Welcome to the Jungle, Part 2 - Limetree Bay Restart Can Help East Coast Product Balance

Limetree Bay Refining’s plans to restart the former Hovensa plant in St. Croix, U.S. Virgin Islands, at the end of 2019 will add significant refining capacity to the North American stack, helping to offset the loss this year of the 335-Mb/d Philadelphia Energy Solutions plant in Pennsylvania. Limetree Bay is also poised to fill a void in Caribbean refining that’s been left by Venezuela’s economic collapse as well as the International Maritime Organization’s 2020 changes to the bunker fuel market. But the facility is not without its challenges, from high fuel costs and stiff competition from Gulf Coast refineries to tropical storms. Today, we conclude an analysis of the operation and potential markets for the refinery.

This blog is based on research from Morningstar Commodities and Energy. Click here for a copy.
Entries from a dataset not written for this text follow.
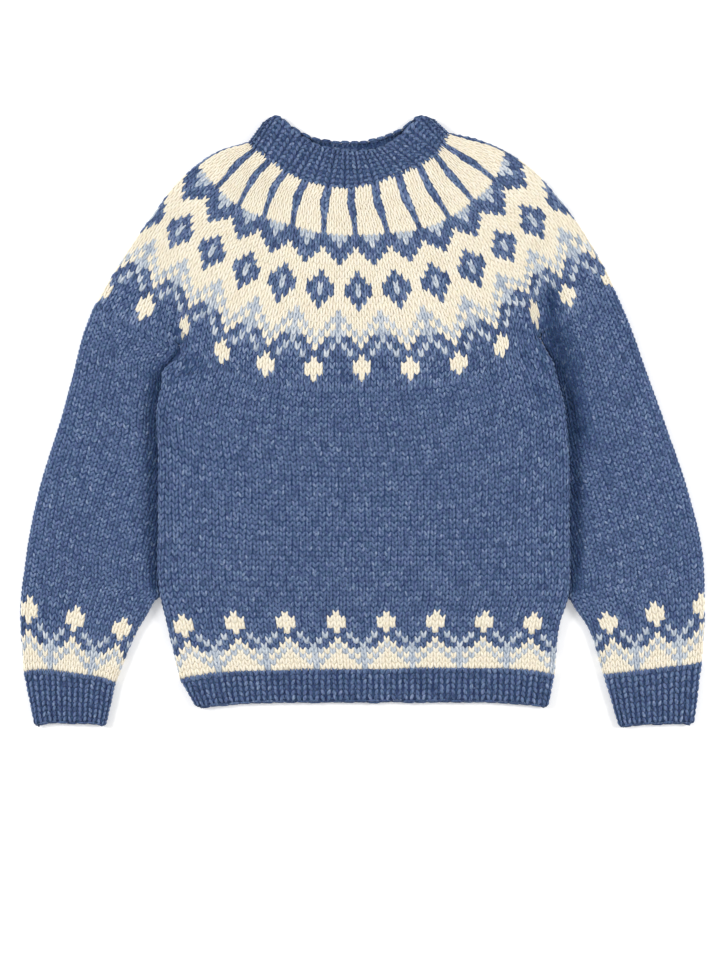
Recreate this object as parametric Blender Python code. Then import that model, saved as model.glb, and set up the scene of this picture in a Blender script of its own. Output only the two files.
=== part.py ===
"""A hand-knitted round-yoke sweater, laid flat on its back with its front up.

+X runs across the garment, +Y from hem to neck, and +Z up from the surface that it lies on.
Every piece is a flattened tube of thick knitting, because the garment is knitted in the round:
a body and two sleeves joined by one yoke, with ribbed hem, cuffs and collar.
Lengths are in millimetres here and become metres when a mesh is made.
"""

import math
from collections import namedtuple

import bmesh
import bpy
import numpy as np

MM = 0.001
OBJECT = "nordic_sweater"

WALL = 4.0          # thickness of bulky wool knitting
LYING = 9.6         # two walls lying on each other, with the little air between them
NECK_LYING = 11.0   # the same at the collar, which springs open a little
SEAM = 0.3          # between one piece and the next
RIB_HEIGHT = 1.4
INNER_RIB_HEIGHT = 1.1
BACK_NECK_RISE = 8.0
EDGE_REACH = 34.0   # how far in from its fold the body still rides on the sleeve beside it
EDGE_TURNS = np.radians((0.0, 45.0, 90.0))

HEM_RIBS = 32
CUFF_RIBS = 10
COLLAR_RIBS = 24
RIB_PROFILE = ((0.0, 0.0), (0.3, 1.0), (0.7, 1.0))   # place in the rib, share of its height
RIB_RINGS = 4       # from one edge of a ribbed band to the other
BACK_POINTS = 15

Row = namedtuple("Row", "name left_x left_y right_x right_y middle_y bow lift")
Round = namedtuple("Round", "name row places")
Fold = namedtuple("Fold", "name x0 y0 x1 y1 width height")

# The yoke's rounds as they lie, each by its places at nine stations.
# A station counts pattern repeats from the centre front, and the yoke has twelve on each side.
# A row is a knitted round above the one that joins body and sleeves.
HALF_REPEATS = 6
STATIONS = np.array((-6, -5, -4, -3, 0, 3, 4, 5, 6), float)
CORNERS = np.linspace(-HALF_REPEATS, HALF_REPEATS, 49)   # where each round has its corner points
YOKE = (
    Round("join", 0, ((-306, 128), (-256, 106), (-211, 88), (-160, 58), (-1, 37),
                      (159, 64), (202, 95), (239, 122), (286, 149))),
    Round("dots", 4, ((-294, 149), (-245, 129), (-202, 112), (-159, 79), (-1, 60),
                      (157, 85), (195, 123), (232, 142), (281, 162))),
    Round("diamonds", 19, ((-238, 234), (-207, 215), (-171, 191), (-132, 171), (-5, 146),
                           (124, 173), (161, 197), (193, 226), (224, 252))),
    Round("zigzag", 27.5, ((-204, 277), (-178, 250), (-149, 228), (-117, 212), (-7, 192),
                           (105, 214), (136, 234), (162, 260), (181, 295))),
    Round("petals", 35, ((-162, 307), (-145, 284), (-126, 268), (-102, 257), (-10, 236),
                         (84, 254), (107, 271), (126, 292), (132, 320))),
    Round("collar seam", 40, ((-131, 316), (-123, 306), (-106, 293), (-88, 280), (-12, 262),
                              (65, 287), (84, 299), (94, 311), (100, 327))),
)
COLLAR_ROWS = 8
COLLAR_EDGE_FRONT = Round("collar edge", COLLAR_ROWS, (
    (-112, 341), (-92, 340), (-80, 329), (-64, 318), (-14, 305), (31, 313), (46, 322), (59, 332),
    (80, 345)))
COLLAR_EDGE_BACK = Round("collar edge at the back", COLLAR_ROWS, (
    (-112, 341), (-92, 341), (-80, 331), (-64, 322), (-14, 314), (31, 323), (46, 329), (59, 337),
    (80, 345)))

# Rows across the body and the sleeves. Middle is the height halfway across, and a low bow turns
# the row gently to its ends, a high one only close to them. Lift raises the folded edges.
BODY = (
    Row("hem seam", -207, -293, 218, -288, -281, 6, 0),
    Row("band", -221, -234, 224, -229, -226, 6, 1),
    Row("crotch", -230, -193, 233, -200, -191, 6, 3),
    Row("hip", -231, -112, 234, -112, -114, 4, 5),
    Row("waist", -231, -33, 233, -33, -38, 3, 5),
    Row("chest", -230, 29, 225, 32, 10, 3, 5),
    Row("armpit", -221, 61, 216, 63, 26, 3, 3),
)
HEM = (
    Row("hem edge", -189, -324, 211, -323, -316, 6, 0),
    Row("hem seam", -207, -293, 218, -288, -281, 6, 0),
)
LEFT_SLEEVE = (
    Row("cuff seam", -384, -285, -279, -297, -285, 4, 0),
    Row("band", -388, -216, -257, -243, -229, 2, 0),
    Row("crotch", -382, -157, -232, -196, -176, 2, 0),
    Row("elbow", -366, -75, -233, -112, -93, 2, 0),
    Row("middle", -341, 6, -233, -33, -13, 2, 0),
    Row("upper", -329, 50, -232, 16, 33, 2, 0),
    Row("armpit", -317, 98, -224, 57, 77, 2, 0),
)
LEFT_CUFF = (
    Row("cuff edge", -372, -344, -290, -345, -340, 4, 0),
    Row("cuff seam", -384, -285, -279, -297, -285, 4, 0),
)
RIGHT_SLEEVE = (
    Row("cuff seam", 272, -287, 385, -273, -281, 4, 0),
    Row("band", 255, -234, 388, -214, -224, 2, 0),
    Row("crotch", 235, -203, 387, -163, -183, 2, 0),
    Row("elbow", 236, -122, 372, -89, -105, 2, 0),
    Row("middle", 235, -35, 342, 1, -17, 2, 0),
    Row("upper", 228, 29, 320, 62, 45, 2, 0),
    Row("armpit", 219, 64, 300, 118, 91, 2, 0),
)
RIGHT_CUFF = (
    Row("cuff edge", 290, -346, 376, -342, -341, 4, 0),
    Row("cuff seam", 272, -287, 385, -273, -281, 4, 0),
)
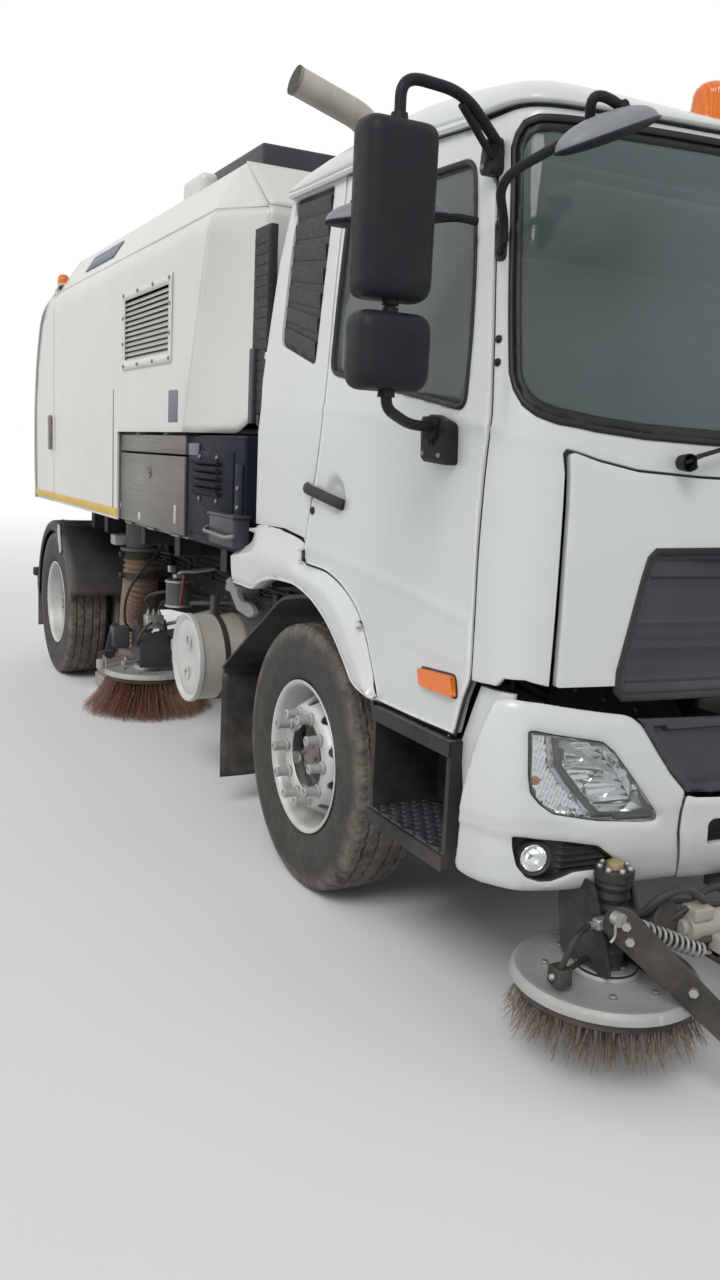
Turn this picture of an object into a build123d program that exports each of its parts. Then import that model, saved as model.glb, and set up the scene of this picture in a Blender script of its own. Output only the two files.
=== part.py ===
from build123d import *
import os
from math import cos, radians, sin

os.makedirs("parts", exist_ok=True)

# Street sweeper on a two-axle cab-over truck.
# Millimetres, Z up. The cab looks along -Y and the truck's right side is -X.
# The origin is on the ground, at the middle of the whole length and width.

# Driving dimensions
WHEELBASE = 4250
FRONT_AXLE_Y = -1550
REAR_AXLE_Y = FRONT_AXLE_Y + WHEELBASE
TYRE_RADIUS = 520
TYRE_WIDTH = 280
BEAD_RADIUS = 288
FRONT_TRACK = 2030
REAR_TRACK = 1840
DUAL_SPACING = 316
KING_PIN_SETBACK = 175
KING_PIN_X = FRONT_TRACK / 2 - KING_PIN_SETBACK
STEER_ARM = 230
STUD_COUNT = 10
STUD_CIRCLE = 335
AXLE_Z = 520
REAR_OVERHANG = 450

RAIL_OUT = 430
RAIL_FLANGE = 80
RAIL_WEB = 8
RAIL_Z = (700, 950)
SUBFRAME_TOP = 1100
DECK_Z = 1244
RUNNING_GAP = 6
DOOR_GAP = 8
PIN_PLAY = 0.3

CAB_HALF = 1200
CAB_WALL = 40
CAB_FLOOR_Z = 1200
CAB_BACK = 390
CAB_PIVOT = (-1370, 800)

HULL_HALF = 1230
HULL_WALL = 40
HULL_FRONT = 730
HULL_SEAM = WHEELBASE - 100
HULL_TIP_PIN = (WHEELBASE + 200, 1150)

FA = FRONT_AXLE_Y
SIDES = (-1, 1)


def block(x, y, z, mode=Mode.ADD):
    """A box between its limits along X, Y and Z."""
    with Locations(((x[0] + x[1]) / 2, (y[0] + y[1]) / 2, (z[0] + z[1]) / 2)):
        Box(abs(x[1] - x[0]), abs(y[1] - y[0]), abs(z[1] - z[0]), mode=mode)


def rod(start, end, radius, mode=Mode.ADD):
    """A round bar from one point to another."""
    run = Vector(*end) - Vector(*start)
    with Locations(Plane(origin=start, z_dir=run).location):
        Cylinder(radius, run.length, align=(Align.CENTER, Align.CENTER, Align.MIN), mode=mode)


def pipe(points, bend, radius, bore=0):
    """A round tube along straight runs joined by tangent arcs."""
    with BuildPart() as tube:
        with BuildLine() as route:
            FilletPolyline(*points, radius=bend)
        with BuildSketch(Plane(origin=route.line @ 0, z_dir=route.line % 0)):
            Circle(radius)
            if bore:
                Circle(bore, mode=Mode.SUBTRACT)
        sweep(path=route.line)
    return tube.part


def side_slab(outline, x):
    """A flat piece seen from the side: (y, z) corners, between two X planes."""
    with BuildPart() as slab:
        with BuildSketch(Plane.YZ.offset(min(x))):
            with BuildLine():
                Polyline(*outline, close=True)
            make_face()
        extrude(amount=abs(x[1] - x[0]))
    return slab.part


def from_axle(outline):
    """Side-view corners given from the front axle's centre line."""
    return [(FA + y, z) for y, z in outline]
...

In Part 1, we recounted the history of the former Hovensa plant in St. Croix that was once the world’s largest refinery. New owner Limetree Bay, backed by a consortium of private equity groups led by ArcLight Capital and trader Freepoint Commodities, aims to restart the plant with 200 Mb/d of capacity by the end of 2019. The refinery is ideally situated to fill the void in the Caribbean refining market left by the meltdown of Venezuelan national oil company PDVSA. Subject to U.S. sanctions since the start of the year, PDVSA no longer supplies crude and refined products to its neighbors — leaving the Caribbean market reliant on U.S imports. Limetree also hopes to tap into Central and South American markets –– particularly Mexico –– that are currently supplied by exports from U.S. Gulf Coast refineries. Limetree has reduced its exposure to market risk by entering into a long-term processing agreement with BP Trading under which the latter supplies crude and offtakes product for a fixed margin. This time we look at the refinery’s prospects for sales to the U.S. East Coast and the market opportunities created by the IMO 2020 regulations.

U.S. East Coast Market

Limetree Bay represents a possible new source of refined product supply into the U.S. East Coast market, defined by the Department of Energy (DOE) as Petroleum Administration for Defense District 1 (PADD 1). This region is net short of refined products due to poor refining margins that have led to the closure of several plants in the past decade, the latest being the 335-Mb/d Philadelphia Energy Solutions (PES) refinery. Apart from local refineries that supplied 16% of gasoline and 24% of diesel demand in PADD 1 in 2018, according to the Energy Information Administration (EIA), another 50% of gasoline and 56% of diesel needs were supplied by pipeline systems like Colonial from the Gulf Coast, or PADD 3. The balance of product — 34% of gasoline and 20% of diesel — came from overseas imports and tanker and barge shipments from the Gulf Coast. That meant PADD 1 imported an average 146 Mb/d of distillate and 586 Mb/d of gasoline in 2018, according to EIA, as well as shipping in another 119 Mb/d of distillate and 460 Mb/d of gasoline by barge and tanker from the Gulf Coast (Figure 1). Together, these net inbound shipments to the East Coast represent over 1 MMb/d of gasoline and 265 Mb/d of distillate.